TASK GOAL: Set down exactly the lines from the one with "Continue the three.js" to the one with "radius: The tube's", both included, and no line outside that range.
-------- DATASET CONTENT
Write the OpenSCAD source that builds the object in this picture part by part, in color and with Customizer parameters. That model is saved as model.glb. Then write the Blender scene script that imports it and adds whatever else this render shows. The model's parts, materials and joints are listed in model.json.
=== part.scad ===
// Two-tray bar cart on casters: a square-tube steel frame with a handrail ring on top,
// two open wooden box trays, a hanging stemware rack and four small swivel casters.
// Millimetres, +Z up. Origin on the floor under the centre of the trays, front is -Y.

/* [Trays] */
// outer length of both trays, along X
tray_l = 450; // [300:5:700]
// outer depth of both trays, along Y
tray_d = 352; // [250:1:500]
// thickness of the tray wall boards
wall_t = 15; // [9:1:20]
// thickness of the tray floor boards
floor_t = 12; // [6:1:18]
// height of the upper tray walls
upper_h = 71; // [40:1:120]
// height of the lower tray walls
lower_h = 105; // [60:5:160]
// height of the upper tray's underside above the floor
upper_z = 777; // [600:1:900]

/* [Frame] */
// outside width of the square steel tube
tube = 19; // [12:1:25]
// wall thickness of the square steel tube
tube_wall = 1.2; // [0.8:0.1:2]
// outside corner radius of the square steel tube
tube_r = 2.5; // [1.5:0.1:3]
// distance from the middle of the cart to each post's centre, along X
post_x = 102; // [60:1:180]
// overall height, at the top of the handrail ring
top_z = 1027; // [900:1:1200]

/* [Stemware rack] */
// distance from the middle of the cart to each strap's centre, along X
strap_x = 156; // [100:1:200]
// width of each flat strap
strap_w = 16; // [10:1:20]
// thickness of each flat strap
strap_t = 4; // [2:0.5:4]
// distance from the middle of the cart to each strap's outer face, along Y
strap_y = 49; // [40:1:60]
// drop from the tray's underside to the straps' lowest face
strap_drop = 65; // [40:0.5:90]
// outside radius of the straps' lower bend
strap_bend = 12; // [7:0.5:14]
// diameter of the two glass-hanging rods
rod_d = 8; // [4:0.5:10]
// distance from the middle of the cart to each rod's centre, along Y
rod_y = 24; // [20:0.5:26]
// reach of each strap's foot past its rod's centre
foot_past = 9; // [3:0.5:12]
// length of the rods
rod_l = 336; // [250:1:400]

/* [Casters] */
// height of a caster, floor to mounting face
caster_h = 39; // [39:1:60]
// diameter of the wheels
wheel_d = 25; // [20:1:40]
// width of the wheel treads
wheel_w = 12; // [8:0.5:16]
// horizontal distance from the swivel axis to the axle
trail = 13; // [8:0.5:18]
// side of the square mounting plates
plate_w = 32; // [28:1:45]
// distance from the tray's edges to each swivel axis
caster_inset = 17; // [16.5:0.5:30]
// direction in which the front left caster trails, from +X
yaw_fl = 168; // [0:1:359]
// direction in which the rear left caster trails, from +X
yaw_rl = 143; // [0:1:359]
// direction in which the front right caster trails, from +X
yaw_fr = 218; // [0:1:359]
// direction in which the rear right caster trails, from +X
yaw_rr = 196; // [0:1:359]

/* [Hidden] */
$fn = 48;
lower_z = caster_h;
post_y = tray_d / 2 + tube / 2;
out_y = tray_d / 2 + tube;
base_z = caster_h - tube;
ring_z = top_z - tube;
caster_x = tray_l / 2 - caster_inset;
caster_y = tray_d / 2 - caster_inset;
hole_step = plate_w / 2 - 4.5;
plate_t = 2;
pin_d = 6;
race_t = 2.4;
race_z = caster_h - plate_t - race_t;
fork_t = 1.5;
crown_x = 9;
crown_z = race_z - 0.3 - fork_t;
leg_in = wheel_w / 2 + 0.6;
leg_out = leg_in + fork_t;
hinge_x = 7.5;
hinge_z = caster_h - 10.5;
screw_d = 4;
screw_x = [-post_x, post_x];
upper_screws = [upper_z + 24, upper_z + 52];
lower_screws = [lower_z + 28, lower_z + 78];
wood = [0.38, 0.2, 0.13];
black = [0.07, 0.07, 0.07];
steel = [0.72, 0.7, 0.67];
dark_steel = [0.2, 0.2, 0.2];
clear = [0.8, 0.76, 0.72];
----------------
-------- DATASET CONTENT
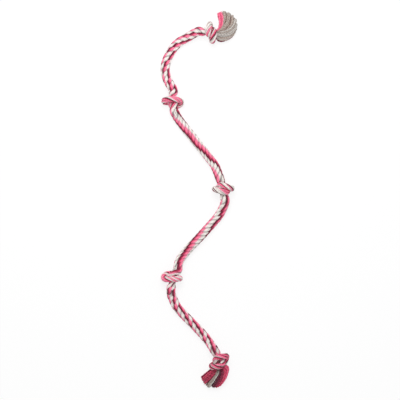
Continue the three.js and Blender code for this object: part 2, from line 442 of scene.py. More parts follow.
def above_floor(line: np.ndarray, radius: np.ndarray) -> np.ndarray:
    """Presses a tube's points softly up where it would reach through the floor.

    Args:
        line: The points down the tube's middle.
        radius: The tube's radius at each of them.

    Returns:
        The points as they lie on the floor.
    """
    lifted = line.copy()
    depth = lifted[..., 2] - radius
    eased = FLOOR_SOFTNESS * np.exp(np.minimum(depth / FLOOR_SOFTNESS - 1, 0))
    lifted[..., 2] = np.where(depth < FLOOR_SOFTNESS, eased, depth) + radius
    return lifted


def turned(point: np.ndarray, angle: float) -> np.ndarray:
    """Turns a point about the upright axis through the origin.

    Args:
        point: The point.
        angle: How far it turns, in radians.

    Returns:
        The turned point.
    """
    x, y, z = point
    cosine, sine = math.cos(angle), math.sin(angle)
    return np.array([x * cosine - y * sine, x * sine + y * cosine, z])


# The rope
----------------
TASK SOLUTION:
Continue the three.js and Blender code for this object: part 2, from line 442 of scene.py. More parts follow.
def above_floor(line: np.ndarray, radius: np.ndarray) -> np.ndarray:
    """Presses a tube's points softly up where it would reach through the floor.

    Args:
        line: The points down the tube's middle.
        radius: The tube's radius at each of them.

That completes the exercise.